Former FFE students Alexa Magnotta and Carly Galluzzo stand in front of statue of David. Photo by Alexa Magnotta.

Former FFE students Alexa Magnotta (left) and Carly Galluzzo (right) standing in front of the statue of David. Photo by Alexa Magnotta.

Alexa Magnotta, a current sophomore who has just returned from participating in the FFE program, explained how she feels both the mentoring program and additional activities for the FFE students have really helped her during her transition period so far.

“Marist is doing a lot to help FFE students feel welcome,” Magnotta stated. “They made it very clear that if we had any difficulties or ever felt alone, they were always there to talk and assist us.”

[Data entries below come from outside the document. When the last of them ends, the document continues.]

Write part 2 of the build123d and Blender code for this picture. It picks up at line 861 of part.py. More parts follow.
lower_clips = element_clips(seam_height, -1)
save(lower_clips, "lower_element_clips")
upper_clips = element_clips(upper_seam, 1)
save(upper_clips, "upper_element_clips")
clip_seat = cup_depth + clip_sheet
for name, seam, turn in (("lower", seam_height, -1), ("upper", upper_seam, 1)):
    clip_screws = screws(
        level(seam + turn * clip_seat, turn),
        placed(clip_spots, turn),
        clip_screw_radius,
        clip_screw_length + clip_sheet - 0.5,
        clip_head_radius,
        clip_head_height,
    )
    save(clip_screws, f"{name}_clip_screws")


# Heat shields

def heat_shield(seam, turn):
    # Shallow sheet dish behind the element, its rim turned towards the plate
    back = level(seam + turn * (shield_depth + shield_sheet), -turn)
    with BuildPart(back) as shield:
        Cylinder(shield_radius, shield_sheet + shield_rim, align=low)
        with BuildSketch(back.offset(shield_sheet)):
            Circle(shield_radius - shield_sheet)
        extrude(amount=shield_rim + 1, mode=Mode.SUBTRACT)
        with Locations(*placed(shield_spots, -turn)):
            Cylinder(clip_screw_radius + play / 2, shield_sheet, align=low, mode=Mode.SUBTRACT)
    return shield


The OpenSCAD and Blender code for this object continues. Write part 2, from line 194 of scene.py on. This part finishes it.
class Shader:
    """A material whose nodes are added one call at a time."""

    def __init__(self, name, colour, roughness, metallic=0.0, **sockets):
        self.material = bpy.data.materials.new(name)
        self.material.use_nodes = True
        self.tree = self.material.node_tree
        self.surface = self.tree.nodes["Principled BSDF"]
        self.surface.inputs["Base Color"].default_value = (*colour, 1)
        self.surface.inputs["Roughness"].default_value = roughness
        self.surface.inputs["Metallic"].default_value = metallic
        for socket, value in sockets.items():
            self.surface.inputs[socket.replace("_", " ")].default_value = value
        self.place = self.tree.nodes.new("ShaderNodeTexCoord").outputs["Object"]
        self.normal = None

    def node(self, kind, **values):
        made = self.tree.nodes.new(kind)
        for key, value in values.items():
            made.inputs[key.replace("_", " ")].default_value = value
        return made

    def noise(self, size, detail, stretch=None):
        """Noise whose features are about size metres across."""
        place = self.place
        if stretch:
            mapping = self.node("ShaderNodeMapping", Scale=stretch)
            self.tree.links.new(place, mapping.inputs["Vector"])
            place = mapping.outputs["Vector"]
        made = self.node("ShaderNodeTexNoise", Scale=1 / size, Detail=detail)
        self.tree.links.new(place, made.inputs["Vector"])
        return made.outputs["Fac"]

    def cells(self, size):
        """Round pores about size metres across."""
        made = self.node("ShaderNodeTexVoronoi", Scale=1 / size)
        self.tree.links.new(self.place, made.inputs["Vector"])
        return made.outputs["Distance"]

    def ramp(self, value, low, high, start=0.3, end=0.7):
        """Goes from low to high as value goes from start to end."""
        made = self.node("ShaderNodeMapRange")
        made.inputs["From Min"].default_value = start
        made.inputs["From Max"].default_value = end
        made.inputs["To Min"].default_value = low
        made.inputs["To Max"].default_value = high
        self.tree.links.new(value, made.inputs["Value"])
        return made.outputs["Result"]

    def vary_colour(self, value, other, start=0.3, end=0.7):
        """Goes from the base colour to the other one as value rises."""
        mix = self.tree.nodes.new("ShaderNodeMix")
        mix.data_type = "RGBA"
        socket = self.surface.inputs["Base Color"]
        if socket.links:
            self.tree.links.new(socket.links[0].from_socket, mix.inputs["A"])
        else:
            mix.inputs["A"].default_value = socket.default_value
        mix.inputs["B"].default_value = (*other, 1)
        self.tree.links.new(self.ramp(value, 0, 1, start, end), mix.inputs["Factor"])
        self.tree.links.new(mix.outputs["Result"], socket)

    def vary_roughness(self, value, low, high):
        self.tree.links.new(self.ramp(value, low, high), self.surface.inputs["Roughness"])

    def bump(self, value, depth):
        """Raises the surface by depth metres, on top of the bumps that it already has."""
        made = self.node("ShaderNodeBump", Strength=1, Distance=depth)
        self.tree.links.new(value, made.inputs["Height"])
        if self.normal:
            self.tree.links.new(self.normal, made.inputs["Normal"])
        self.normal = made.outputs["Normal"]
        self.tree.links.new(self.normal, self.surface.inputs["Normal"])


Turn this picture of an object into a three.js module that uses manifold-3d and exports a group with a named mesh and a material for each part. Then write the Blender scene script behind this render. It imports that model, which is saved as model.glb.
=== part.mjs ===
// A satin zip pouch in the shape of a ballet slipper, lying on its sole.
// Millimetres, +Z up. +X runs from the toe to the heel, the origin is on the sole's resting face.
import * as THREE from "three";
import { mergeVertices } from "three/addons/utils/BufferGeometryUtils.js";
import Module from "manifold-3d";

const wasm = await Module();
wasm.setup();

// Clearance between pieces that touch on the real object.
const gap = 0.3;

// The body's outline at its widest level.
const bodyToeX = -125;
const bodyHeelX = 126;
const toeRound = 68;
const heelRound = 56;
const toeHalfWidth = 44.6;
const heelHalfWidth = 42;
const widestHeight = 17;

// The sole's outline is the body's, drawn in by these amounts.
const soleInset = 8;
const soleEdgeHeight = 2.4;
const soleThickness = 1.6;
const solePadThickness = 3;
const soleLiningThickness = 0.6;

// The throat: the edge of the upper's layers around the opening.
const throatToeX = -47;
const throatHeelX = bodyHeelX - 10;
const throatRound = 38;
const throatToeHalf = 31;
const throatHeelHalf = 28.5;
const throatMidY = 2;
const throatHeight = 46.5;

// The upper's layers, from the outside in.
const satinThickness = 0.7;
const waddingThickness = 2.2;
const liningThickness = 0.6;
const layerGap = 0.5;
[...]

Magnotta went on to explain that although she is very grateful that she has had her mentor to guide her thus far, she has also helped herself branch out by joining numerous clubs, introducing herself to new students, and also plans on joining a sorority in the Spring.

“We can do all that we can to help the FFE students, but at the end of the day it comes down to the students,” stated Bender. “It really depends on how much support they are willing to ask for and how much they put themselves out there.”

Although the mentoring program has only been going on for a little over a month, the positive feedback that it is receiving is a great sign of what is to come for the future of FFE students. In addition, previous FFE students who did not have the opportunity to have a mentoring program continue to have a positive attitude toward the FFE program in general.

“I wouldn’t change my experience for anything. FFE Alumni are the biggest advocates for the program,” stated Kunze. “I am happy that I can now tell prospective FFE students that the transition period is much better than it was for later generations of FFE.”